§ **Instruction**
In the listing below, find every line containing "imported" and copy it out.

§ **Supplied information**

○ ○ ○ ○

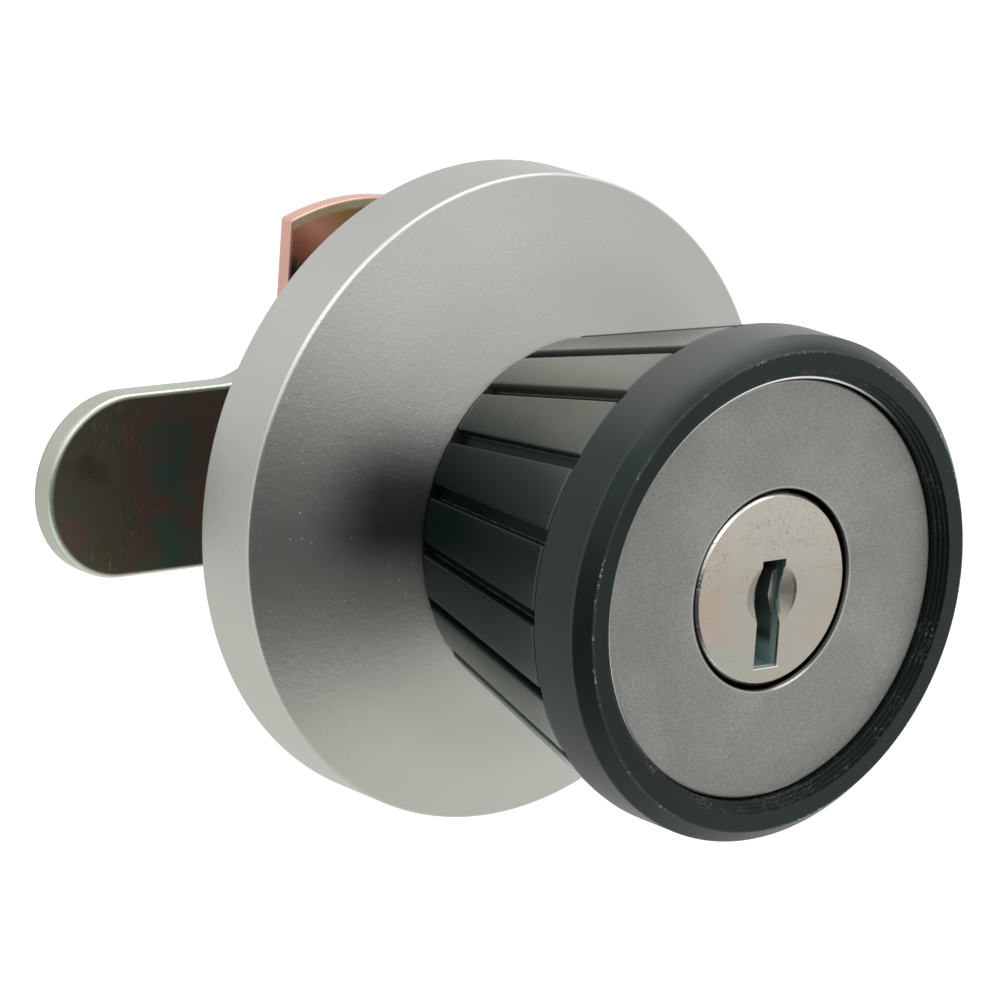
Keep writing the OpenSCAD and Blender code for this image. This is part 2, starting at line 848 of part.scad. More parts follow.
module coil(d, wire_d, h, turns) {
    steps = 9 * turns;
    sides = 5;
    points = [for (i = [0:steps]) each coil_ring((d - wire_d) / 2, wire_d / 2, h, turns, i / steps, sides)];
    walls = [
        for (i = [0:steps - 1], k = [0:sides - 1])
            let (n = (k + 1) % sides)
            [i * sides + n, (i + 1) * sides + n, (i + 1) * sides + k, i * sides + k]
    ];
    polyhedron(
        points,
        concat(walls, [[for (k = [sides - 1:-1:0]) k], [for (k = [0:sides - 1]) steps * sides + k]]),
        convexity = 10
    );
}

module wafer_springs() {
    gap = 0.02;
    color(steel) on_axis() for (i = [0:4])
        translate([wafer_x - wafer_w / 2 - ledge_w / 2, -spring_foot + gap, z_wafer(i)])
            rotate([-90, 0, 0])
                coil(wafer_spring_d, wafer_wire_d, spring_foot + ledge_y - 2 * gap, 5);
}

module lock_bolt() {
    half = crank_pin_d / 2 + crank_room;
    pin_y = -bolt_travel / 2;
    pin_x = crank_r * cos(key_turn / 2);
    color(steel) on_axis() translate([0, 0, z_slot + slide_gap]) linear_extrude(bolt_t) difference() {
        intersection() {
            circle(r = core_rear_r - 0.1);
            translate([-bolt_w / 2, -bolt_w / 2])
                square([bolt_w, core_rear_d]);
        }
        translate([-crank_r - half, pin_y - half])
            square([crank_r + half - pin_x + half, 2 * half]);
    }
}

rosette();
threaded_bush();
lock_washer();
fixing_nut();
grip();
front_ring();
knob_core();
core_circlip();
plug_pin();
spindle();
dished_washer();
spindle_circlip();
cam();
cam_spacer();
rod_plate();
flat_washer();
spring_washer();
cam_screw();
key_plug();
wafer_springs();
wafer(0);  // wafer_1
wafer(1);  // wafer_2
wafer(2);  // wafer_3
wafer(3);  // wafer_4
wafer(4);  // wafer_5
lock_bolt();
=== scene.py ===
"""Locking knob for a steel cupboard door, dressed for the camera.

Every shape is worked out in millimetres in the maker's frame: x to the right, h upwards
and s forwards out of the door. The door's frame has Y pointing back through the door.
"""
import json
import bmesh
import bpy
import numpy as np
from mathutils import Matrix


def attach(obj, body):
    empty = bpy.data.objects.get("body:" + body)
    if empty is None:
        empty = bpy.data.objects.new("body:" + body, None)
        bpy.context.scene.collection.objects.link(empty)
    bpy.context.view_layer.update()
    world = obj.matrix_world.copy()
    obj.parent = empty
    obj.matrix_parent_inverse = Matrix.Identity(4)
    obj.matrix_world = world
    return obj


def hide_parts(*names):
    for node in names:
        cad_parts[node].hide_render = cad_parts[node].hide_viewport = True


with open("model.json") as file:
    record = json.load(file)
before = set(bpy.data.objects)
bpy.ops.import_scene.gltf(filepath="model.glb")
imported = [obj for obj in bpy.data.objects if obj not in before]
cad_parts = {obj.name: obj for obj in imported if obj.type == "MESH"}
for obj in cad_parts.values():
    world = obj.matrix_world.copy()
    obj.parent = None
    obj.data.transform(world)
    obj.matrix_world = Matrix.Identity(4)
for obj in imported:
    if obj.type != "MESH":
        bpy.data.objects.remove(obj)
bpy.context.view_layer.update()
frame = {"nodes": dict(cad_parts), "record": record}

MM = 0.001
BODY_OF = {n: b for b, nodes in frame["record"]["behaviour"]["bodies"].items() for n in nodes}
SLOT_OF = {p["node"]: p["material_slot"] for p in frame["record"]["subparts"]}


# ---------------------------------------------------------------- shapes

def to_door(p):
    """Maker's millimetres (x, h, s) to the door's metres (x, -s, h)."""
    p = np.asarray(p, float)
    return np.stack([p[..., 0], -p[..., 2], p[..., 1]], -1) * MM


def grid_quads(n, m, offset=0):
    """Quads of an n by m grid that closes on itself both ways."""
    i, j = np.meshgrid(np.arange(n), np.arange(m), indexing="ij")
    a, b = (i + 1) % n, (j + 1) % m
    return offset + np.stack([i * m + j, a * m + j, a * m + b, i * m + b], -1).reshape(-1, 4)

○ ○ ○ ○

§ **Result below**
imported = [obj for obj in bpy.data.objects if obj not in before]
cad_parts = {obj.name: obj for obj in imported if obj.type == "MESH"}
for obj in imported:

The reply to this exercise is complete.